I've had it in my head that generally speaking, it's better to freeze layers when fine-tuning an LLM, as per this quote from HuggingFace's article:
PEFT approaches only fine-tune a small number of (extra) model parameters while freezing most parameters of the pretrained LLMs, thereby greatly decreasing the computational and storage costs. This also overcomes the issues of catastrophic forgetting, a behaviour observed during the full finetuning of LLMs. PEFT approaches have also shown to be better than fine-tuning in the low-data regimes and generalize better to out-of-domain scenarios. It can be applied to various modalities, e.g., image classification and stable diffusion dreambooth.
I think what I might be confused by is what is meant by the "(extra)" part.

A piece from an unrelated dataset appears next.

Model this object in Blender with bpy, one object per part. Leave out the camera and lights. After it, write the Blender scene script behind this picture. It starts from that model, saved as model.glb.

It led me to try fine-tuning a BERT model in PyTorch by freezing all parameters except for the final feed-forward of the transformer responsible for sequence classification:
for param in model.parameters():
param.requires_grad = False
for param in model.classifier.parameters():
param.requires_grad = True
However, this caused my model to get significantly worse evaluation metrics on my test set than before I did this. This lead me to the following conclusions:
My dataset of ~100K datapoints is not of a "low-data regime" and therefore doesn't benefit from PEFT? But doesn't it say this generalizes better to "out-of-domain scenarios"? How do I know the particular seq classification I'm doing with BERT is out-of-domain? Because it isn't specifically a next-sequence prediction task?
Is this the cost of misinterpreting the "(extra)" model parameters part? I'm fine-tuning a small number of extant model parameters here, not extra.
I'm just confused here. The quote I've showed here makes me believe my PEFT model should've outperformed a regular fine-tuning.